• Task objective
From the listing below, copy only the lines from the line that contains "box = body.Shape.BoundBox" to the line that contains "bpy.context.scene.collection.objects.link(empty)", counting those two lines as part of the copy.
————
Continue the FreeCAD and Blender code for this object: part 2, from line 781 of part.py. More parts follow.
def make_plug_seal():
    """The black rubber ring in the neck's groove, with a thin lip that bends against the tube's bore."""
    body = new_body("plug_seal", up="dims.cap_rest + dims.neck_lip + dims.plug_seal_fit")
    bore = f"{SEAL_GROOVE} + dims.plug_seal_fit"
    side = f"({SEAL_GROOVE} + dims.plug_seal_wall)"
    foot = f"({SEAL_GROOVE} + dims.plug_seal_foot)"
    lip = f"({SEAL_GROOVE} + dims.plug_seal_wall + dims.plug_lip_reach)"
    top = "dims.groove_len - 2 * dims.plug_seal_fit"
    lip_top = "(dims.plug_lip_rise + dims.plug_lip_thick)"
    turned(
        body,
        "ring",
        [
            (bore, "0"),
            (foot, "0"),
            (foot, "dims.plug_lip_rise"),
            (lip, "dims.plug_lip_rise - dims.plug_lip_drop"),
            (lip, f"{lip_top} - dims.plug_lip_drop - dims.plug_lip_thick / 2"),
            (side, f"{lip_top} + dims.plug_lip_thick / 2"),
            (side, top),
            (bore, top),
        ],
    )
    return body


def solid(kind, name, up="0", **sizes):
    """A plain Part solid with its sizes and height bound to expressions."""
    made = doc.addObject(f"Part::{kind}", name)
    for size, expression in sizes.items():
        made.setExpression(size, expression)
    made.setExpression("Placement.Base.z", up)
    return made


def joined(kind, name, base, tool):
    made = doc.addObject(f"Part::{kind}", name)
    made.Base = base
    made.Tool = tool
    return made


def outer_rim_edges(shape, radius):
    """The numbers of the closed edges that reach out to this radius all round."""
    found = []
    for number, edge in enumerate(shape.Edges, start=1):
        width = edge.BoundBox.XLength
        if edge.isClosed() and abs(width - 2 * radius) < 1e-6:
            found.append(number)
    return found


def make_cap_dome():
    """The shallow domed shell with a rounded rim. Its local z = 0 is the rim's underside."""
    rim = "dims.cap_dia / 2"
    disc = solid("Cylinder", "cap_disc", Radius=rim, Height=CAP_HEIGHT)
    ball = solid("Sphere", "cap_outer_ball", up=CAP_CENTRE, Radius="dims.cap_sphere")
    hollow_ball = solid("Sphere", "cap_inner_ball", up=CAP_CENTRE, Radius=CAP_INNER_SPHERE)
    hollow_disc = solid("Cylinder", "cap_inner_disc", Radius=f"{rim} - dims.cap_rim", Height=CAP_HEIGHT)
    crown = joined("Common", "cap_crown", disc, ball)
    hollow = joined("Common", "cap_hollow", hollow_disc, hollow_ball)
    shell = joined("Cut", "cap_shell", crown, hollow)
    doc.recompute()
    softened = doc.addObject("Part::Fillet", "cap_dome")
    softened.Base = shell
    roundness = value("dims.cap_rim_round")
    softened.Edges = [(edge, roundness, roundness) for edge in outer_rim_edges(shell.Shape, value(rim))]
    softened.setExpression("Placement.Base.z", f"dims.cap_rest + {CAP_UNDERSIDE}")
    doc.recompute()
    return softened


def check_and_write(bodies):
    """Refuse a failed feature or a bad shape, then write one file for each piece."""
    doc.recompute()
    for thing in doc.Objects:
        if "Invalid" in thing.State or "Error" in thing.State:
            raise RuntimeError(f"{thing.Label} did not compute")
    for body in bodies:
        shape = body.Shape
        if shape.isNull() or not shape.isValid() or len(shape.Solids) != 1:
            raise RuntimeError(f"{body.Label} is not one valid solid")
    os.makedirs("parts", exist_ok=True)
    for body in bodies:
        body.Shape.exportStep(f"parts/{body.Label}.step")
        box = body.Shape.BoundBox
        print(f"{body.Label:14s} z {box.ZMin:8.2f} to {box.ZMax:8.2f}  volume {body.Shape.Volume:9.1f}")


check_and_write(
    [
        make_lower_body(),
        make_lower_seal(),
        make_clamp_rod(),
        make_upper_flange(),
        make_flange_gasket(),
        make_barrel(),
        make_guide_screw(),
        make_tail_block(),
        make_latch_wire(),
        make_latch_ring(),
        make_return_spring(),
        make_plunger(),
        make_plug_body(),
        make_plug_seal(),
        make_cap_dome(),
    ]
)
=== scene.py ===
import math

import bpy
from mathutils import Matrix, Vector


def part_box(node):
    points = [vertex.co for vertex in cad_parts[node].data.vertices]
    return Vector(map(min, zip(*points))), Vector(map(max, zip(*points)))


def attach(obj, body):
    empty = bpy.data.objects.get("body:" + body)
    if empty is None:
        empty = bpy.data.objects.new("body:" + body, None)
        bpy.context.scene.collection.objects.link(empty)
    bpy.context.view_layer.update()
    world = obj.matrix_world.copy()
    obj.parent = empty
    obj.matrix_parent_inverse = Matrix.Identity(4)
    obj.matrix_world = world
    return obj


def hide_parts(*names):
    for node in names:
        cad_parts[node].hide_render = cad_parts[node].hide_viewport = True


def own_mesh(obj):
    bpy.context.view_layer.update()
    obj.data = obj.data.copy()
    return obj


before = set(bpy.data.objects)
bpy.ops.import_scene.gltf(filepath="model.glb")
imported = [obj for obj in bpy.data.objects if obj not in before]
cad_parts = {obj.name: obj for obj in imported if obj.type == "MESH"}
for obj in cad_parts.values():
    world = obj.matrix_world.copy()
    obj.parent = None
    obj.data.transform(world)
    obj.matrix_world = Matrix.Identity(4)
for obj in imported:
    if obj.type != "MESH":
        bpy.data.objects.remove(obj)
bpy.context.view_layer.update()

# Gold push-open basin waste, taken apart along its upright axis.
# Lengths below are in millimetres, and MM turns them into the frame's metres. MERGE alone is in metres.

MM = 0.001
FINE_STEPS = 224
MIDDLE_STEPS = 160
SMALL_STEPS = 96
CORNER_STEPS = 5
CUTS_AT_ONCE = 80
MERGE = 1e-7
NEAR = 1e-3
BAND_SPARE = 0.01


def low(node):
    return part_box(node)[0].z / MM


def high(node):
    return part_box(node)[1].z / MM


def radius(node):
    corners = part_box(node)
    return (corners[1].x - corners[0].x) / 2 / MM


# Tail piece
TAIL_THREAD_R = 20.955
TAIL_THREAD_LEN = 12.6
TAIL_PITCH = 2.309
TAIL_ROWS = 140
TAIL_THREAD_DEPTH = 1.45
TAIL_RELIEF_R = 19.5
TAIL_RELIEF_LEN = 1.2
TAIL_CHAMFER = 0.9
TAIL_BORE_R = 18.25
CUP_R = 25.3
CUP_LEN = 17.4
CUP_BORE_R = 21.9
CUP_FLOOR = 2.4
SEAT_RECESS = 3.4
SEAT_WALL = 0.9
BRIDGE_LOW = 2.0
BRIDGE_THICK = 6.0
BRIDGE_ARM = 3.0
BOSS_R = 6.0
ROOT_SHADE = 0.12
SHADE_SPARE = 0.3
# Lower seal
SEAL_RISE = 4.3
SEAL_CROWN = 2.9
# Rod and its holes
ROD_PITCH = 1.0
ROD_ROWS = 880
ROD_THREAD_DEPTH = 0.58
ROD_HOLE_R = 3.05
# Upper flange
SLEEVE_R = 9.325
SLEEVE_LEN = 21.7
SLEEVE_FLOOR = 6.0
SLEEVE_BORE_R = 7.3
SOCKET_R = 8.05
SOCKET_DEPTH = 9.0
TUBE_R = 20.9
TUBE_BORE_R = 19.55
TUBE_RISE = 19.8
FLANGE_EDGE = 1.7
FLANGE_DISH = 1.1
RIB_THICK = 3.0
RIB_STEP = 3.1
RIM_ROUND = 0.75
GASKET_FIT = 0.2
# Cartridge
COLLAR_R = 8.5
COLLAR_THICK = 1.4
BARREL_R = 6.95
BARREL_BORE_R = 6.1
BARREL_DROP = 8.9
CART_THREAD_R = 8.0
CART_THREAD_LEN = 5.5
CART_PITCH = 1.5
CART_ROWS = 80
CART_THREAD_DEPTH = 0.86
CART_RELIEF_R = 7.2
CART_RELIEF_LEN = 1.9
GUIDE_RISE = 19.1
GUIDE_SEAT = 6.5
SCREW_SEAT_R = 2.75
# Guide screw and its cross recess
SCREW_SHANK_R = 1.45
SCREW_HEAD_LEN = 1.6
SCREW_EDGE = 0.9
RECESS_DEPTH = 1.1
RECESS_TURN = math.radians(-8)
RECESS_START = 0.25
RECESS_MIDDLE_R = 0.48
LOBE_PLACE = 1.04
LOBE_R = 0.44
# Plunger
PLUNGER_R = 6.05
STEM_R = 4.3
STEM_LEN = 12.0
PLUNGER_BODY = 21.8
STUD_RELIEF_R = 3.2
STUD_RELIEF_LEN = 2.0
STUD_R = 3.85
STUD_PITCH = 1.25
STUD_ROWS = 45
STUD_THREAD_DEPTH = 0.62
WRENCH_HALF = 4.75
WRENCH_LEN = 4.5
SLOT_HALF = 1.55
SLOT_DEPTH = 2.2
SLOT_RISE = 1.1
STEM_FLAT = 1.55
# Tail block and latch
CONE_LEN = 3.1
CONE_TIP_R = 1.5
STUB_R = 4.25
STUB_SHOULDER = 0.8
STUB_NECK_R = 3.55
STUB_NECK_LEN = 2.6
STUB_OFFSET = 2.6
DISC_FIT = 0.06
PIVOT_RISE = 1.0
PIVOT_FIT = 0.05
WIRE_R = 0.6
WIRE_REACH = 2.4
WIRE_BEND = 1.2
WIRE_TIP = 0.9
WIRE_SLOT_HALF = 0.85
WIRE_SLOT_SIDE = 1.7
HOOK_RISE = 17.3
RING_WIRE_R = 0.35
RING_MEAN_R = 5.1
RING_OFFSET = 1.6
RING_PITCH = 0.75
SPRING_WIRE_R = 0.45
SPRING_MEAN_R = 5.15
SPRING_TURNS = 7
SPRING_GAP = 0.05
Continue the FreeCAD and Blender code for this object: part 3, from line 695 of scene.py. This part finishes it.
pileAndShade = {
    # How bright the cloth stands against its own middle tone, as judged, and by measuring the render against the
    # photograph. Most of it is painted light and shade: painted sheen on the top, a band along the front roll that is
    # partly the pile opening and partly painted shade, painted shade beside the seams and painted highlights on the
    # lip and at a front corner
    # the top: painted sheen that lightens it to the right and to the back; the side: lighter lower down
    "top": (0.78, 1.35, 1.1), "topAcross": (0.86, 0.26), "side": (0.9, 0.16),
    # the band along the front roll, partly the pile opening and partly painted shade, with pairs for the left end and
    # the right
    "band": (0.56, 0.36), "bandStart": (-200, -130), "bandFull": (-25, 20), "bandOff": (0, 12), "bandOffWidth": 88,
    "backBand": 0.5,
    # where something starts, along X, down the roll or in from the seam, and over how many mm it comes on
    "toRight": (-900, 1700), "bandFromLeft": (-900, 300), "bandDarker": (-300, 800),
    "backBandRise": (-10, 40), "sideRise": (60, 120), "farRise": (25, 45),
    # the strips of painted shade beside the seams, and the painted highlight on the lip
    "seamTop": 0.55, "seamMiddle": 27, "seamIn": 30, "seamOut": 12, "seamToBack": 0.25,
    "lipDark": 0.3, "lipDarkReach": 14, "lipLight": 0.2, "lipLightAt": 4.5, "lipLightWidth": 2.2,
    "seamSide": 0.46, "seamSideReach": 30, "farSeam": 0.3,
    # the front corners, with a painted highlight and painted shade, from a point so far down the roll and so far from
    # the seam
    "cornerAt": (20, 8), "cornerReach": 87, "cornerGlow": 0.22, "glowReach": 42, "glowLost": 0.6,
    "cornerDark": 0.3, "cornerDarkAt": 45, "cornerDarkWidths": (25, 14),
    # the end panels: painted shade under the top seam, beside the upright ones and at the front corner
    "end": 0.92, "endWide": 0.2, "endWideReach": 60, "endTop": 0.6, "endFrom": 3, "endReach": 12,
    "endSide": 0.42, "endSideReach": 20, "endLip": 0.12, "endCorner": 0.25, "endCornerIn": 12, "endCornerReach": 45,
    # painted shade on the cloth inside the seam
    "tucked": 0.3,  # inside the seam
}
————
• Output below
        box = body.Shape.BoundBox
        print(f"{body.Label:14s} z {box.ZMin:8.2f} to {box.ZMax:8.2f}  volume {body.Shape.Volume:9.1f}")


check_and_write(
    [
        make_lower_body(),
        make_lower_seal(),
        make_clamp_rod(),
        make_upper_flange(),
        make_flange_gasket(),
        make_barrel(),
        make_guide_screw(),
        make_tail_block(),
        make_latch_wire(),
        make_latch_ring(),
        make_return_spring(),
        make_plunger(),
        make_plug_body(),
        make_plug_seal(),
        make_cap_dome(),
    ]
)
=== scene.py ===
import math

import bpy
from mathutils import Matrix, Vector


def part_box(node):
    points = [vertex.co for vertex in cad_parts[node].data.vertices]
    return Vector(map(min, zip(*points))), Vector(map(max, zip(*points)))


def attach(obj, body):
    empty = bpy.data.objects.get("body:" + body)
    if empty is None:
        empty = bpy.data.objects.new("body:" + body, None)
        bpy.context.scene.collection.objects.link(empty)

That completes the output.